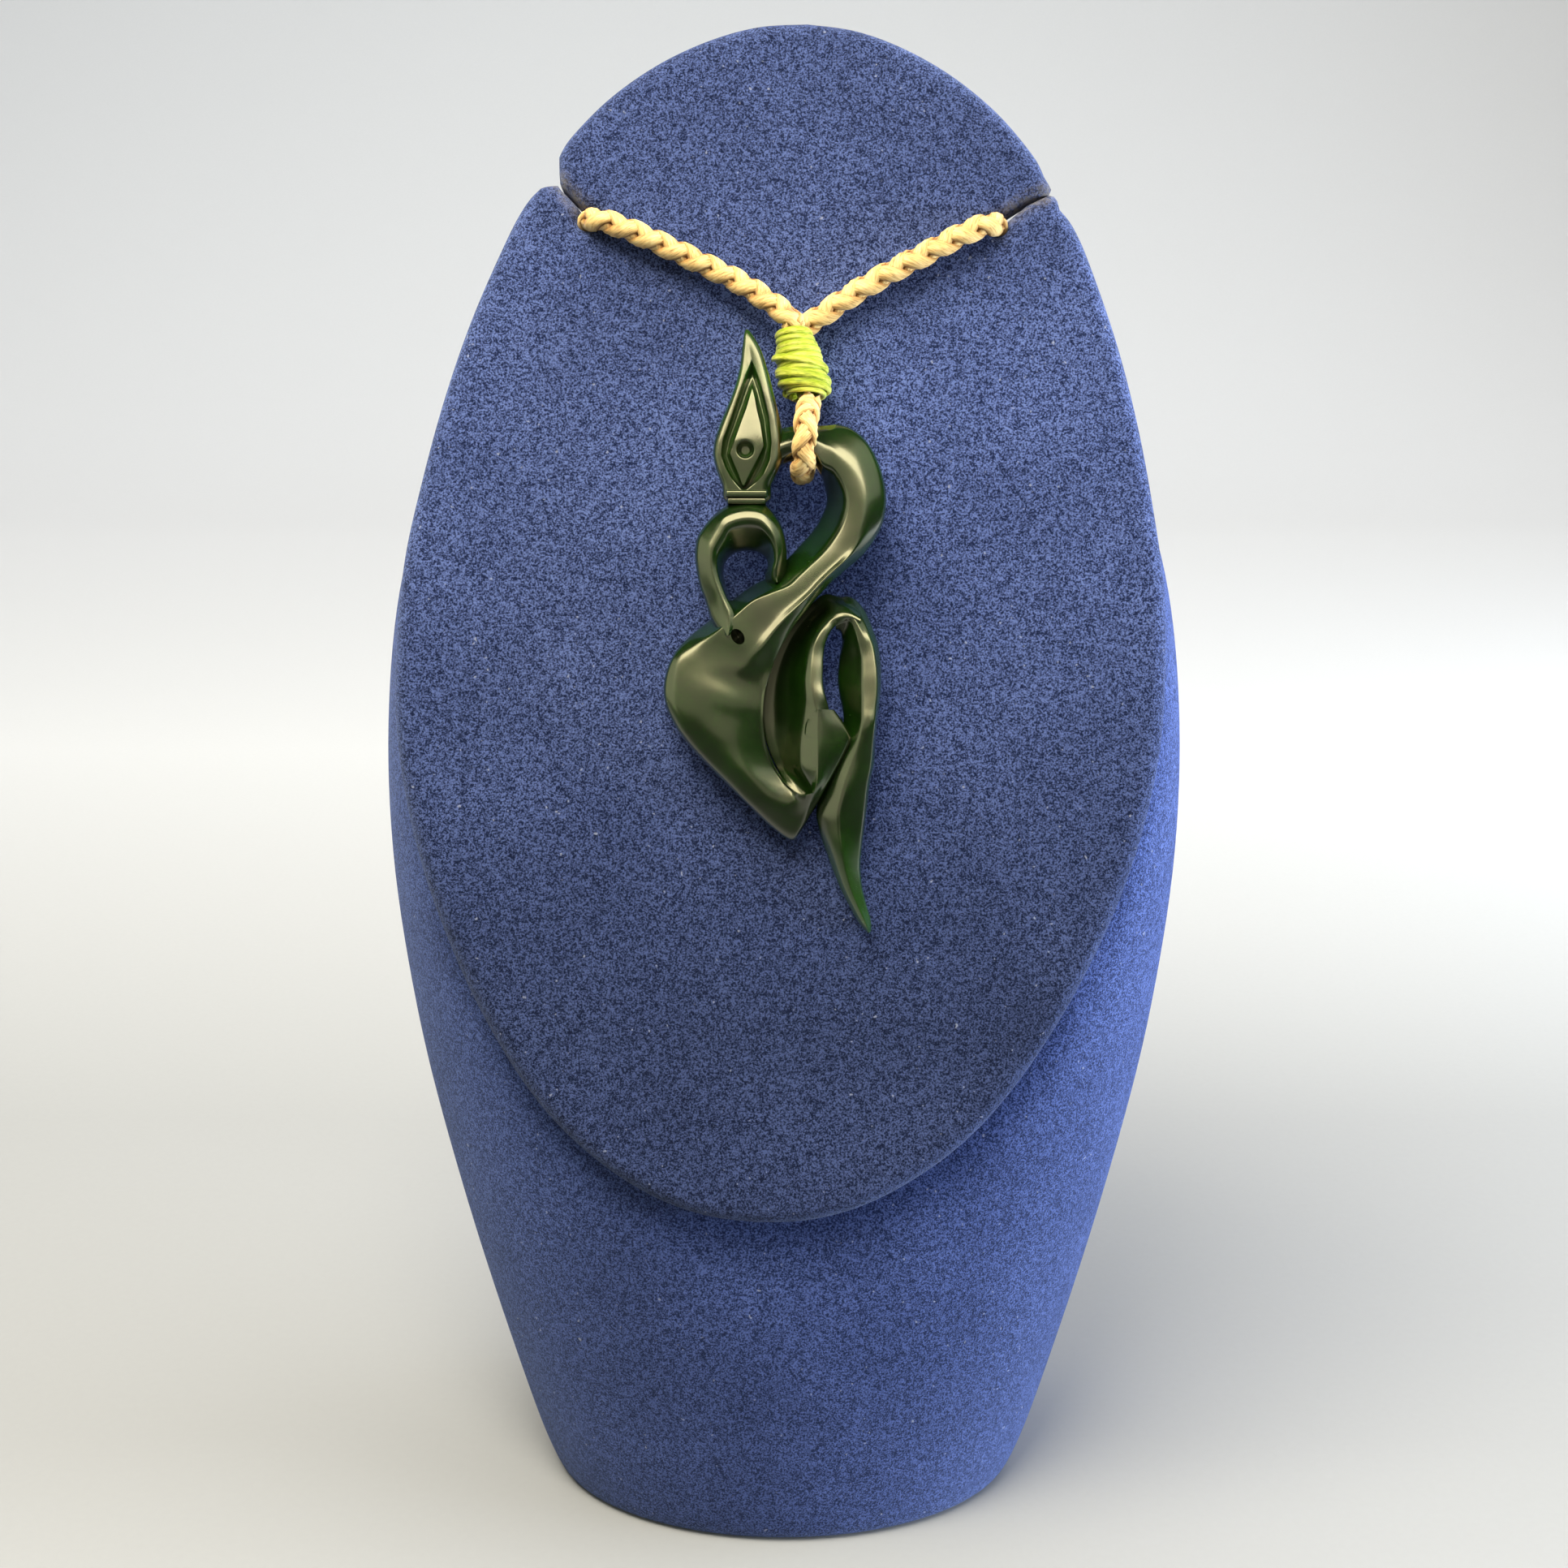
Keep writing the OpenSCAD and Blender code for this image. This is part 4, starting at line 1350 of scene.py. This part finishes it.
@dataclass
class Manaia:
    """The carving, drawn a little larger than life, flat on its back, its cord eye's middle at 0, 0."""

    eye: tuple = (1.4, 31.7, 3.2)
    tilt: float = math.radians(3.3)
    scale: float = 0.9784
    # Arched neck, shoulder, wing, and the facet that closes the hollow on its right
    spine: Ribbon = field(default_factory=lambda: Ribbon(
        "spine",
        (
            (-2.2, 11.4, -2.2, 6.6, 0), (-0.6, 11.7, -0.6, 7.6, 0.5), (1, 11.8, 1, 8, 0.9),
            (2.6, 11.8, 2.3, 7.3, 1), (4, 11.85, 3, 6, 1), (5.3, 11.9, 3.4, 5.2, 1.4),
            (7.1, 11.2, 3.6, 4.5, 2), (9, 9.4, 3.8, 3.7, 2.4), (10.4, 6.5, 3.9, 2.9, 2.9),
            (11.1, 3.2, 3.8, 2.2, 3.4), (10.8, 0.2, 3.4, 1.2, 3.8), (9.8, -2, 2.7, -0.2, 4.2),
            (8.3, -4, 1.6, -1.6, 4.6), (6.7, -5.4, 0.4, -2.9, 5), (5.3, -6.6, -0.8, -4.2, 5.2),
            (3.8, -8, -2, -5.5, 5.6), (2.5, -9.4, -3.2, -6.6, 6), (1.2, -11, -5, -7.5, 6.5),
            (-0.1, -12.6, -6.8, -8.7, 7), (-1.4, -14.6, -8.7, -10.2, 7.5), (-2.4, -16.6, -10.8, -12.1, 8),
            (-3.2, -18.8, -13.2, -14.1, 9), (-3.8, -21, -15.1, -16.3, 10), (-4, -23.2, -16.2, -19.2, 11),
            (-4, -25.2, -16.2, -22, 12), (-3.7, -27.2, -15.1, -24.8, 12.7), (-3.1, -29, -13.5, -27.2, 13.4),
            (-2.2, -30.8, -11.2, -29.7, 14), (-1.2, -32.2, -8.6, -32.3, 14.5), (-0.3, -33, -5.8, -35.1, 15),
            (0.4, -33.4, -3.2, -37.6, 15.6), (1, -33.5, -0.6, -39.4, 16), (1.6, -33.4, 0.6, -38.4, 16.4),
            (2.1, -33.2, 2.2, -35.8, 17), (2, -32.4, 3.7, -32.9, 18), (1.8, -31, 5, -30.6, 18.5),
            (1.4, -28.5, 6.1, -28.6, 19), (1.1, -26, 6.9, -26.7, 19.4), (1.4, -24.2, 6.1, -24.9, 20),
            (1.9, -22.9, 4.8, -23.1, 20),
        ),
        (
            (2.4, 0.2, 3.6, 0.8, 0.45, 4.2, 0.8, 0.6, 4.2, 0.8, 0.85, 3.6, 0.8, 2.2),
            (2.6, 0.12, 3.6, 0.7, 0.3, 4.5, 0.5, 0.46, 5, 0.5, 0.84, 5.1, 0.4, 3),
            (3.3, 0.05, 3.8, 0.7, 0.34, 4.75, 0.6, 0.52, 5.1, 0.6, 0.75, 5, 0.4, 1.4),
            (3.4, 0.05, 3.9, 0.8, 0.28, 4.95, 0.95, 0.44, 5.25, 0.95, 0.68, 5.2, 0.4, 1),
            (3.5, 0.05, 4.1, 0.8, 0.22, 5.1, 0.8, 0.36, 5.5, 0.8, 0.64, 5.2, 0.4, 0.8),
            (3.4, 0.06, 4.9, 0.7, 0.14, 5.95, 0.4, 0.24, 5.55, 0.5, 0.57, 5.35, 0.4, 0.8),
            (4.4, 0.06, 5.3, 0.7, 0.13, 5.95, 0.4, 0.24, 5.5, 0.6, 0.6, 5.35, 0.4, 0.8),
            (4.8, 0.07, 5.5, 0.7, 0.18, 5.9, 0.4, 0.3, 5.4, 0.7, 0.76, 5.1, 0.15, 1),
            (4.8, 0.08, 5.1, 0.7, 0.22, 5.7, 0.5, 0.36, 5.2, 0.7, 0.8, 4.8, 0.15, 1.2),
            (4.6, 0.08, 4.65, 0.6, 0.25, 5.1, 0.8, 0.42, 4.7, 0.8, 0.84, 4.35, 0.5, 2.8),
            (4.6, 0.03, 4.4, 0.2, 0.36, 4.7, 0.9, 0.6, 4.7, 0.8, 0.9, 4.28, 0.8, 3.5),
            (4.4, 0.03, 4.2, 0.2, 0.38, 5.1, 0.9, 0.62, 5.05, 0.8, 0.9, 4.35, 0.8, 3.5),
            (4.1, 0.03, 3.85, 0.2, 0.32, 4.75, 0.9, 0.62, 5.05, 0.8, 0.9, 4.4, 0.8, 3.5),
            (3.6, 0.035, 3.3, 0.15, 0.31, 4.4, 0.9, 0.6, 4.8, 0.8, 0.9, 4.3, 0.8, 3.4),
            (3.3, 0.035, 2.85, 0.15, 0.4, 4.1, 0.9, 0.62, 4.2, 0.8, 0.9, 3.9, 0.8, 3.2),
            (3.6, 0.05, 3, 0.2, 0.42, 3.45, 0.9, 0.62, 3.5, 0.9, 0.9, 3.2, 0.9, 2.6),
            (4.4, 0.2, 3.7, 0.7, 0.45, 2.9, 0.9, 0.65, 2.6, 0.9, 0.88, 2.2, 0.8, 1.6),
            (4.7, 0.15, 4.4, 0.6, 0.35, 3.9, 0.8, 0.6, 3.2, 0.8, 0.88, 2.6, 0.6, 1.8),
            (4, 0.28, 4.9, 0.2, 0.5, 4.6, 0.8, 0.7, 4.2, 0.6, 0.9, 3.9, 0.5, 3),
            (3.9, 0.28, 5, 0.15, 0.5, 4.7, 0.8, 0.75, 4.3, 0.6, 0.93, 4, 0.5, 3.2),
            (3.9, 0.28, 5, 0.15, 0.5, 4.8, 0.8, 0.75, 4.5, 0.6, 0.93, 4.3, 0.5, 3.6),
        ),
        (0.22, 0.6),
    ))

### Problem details
Restate, word for word and with nothing added, the lines from the first line of the listing through the one where "carving, drawn a" stands.

### Completed exercise
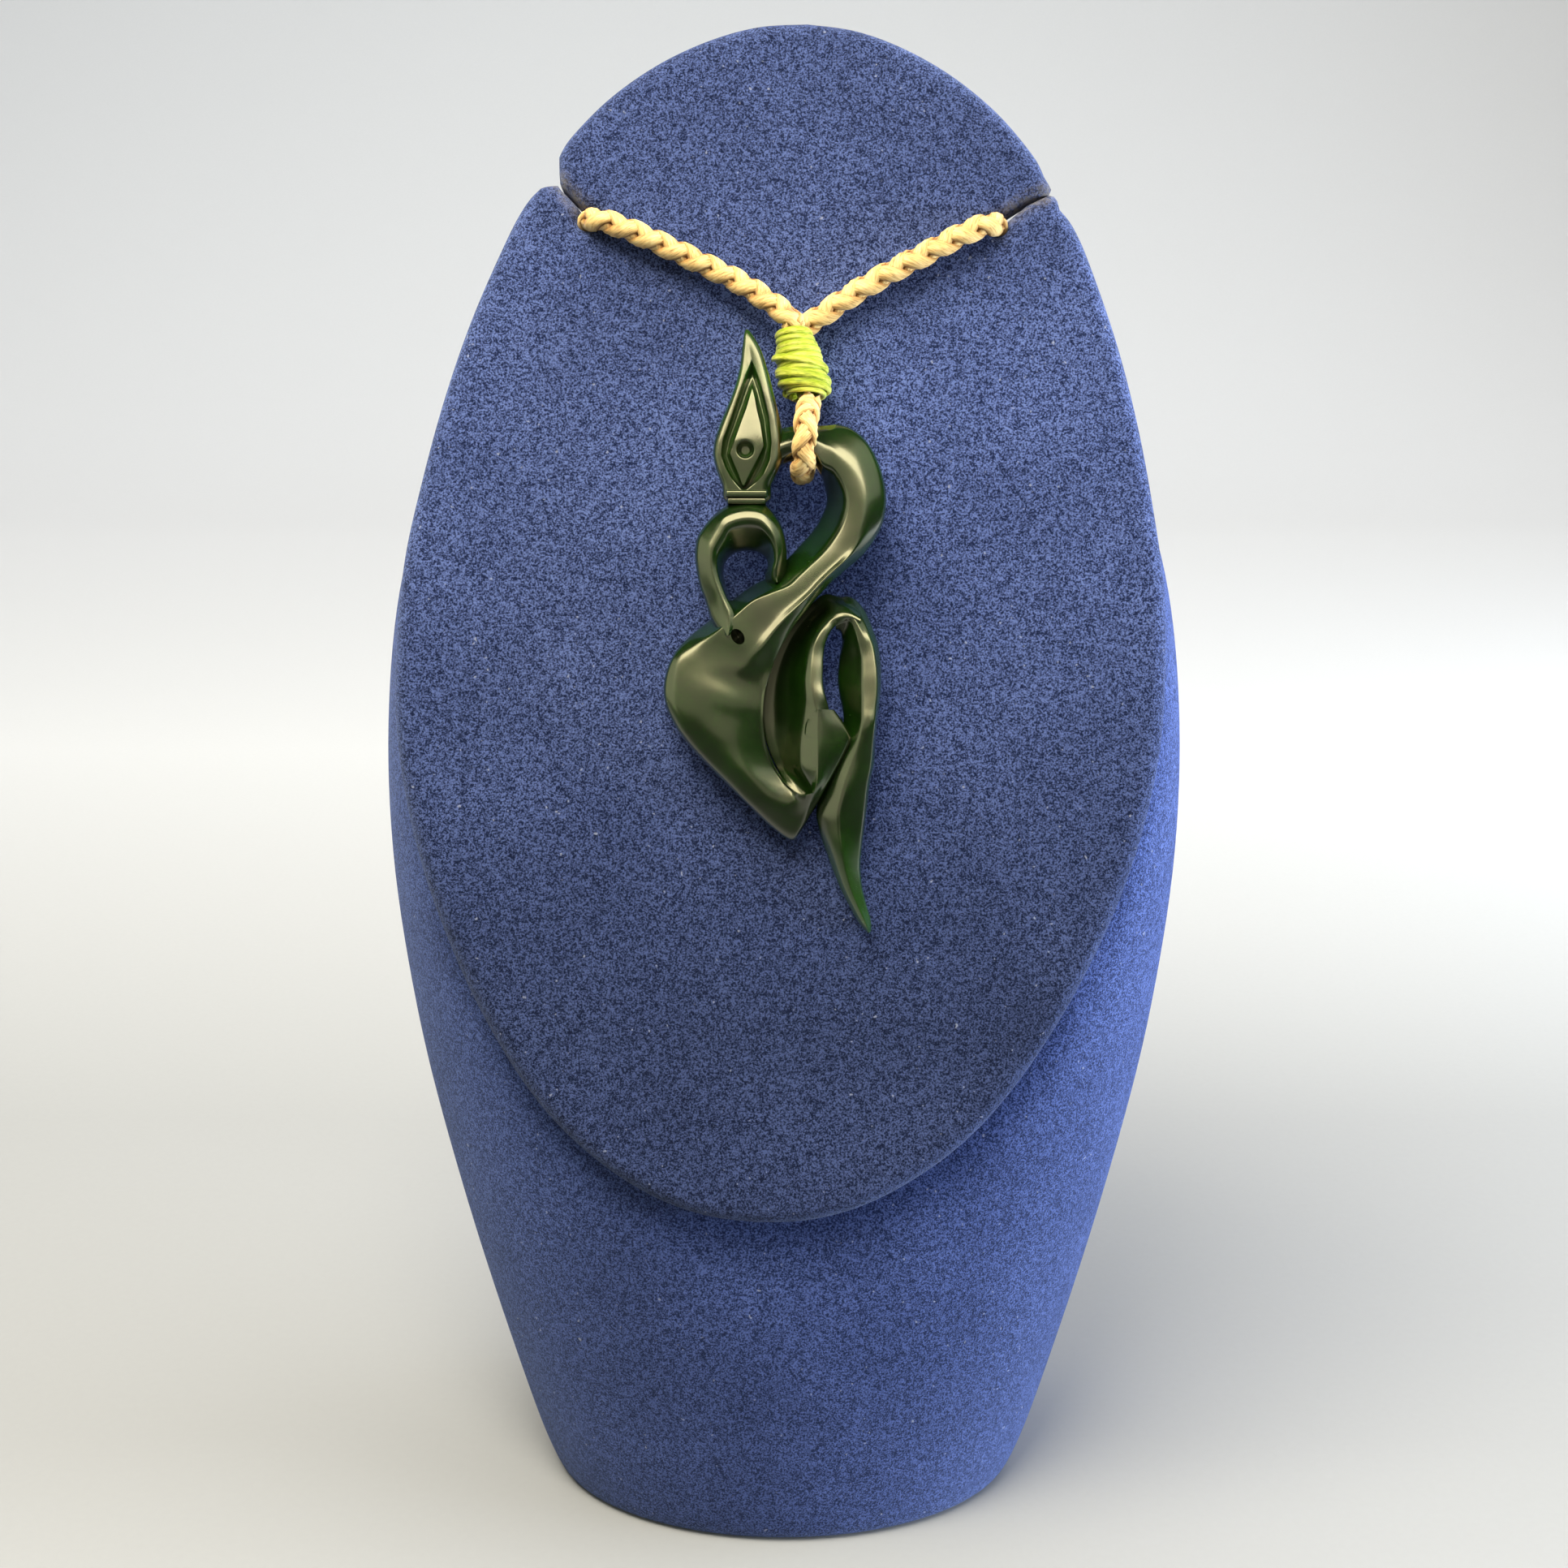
Keep writing the OpenSCAD and Blender code for this image. This is part 4, starting at line 1350 of scene.py. This part finishes it.
@dataclass
class Manaia:
    """The carving, drawn a little larger than life, flat on its back, its cord eye's middle at 0, 0."""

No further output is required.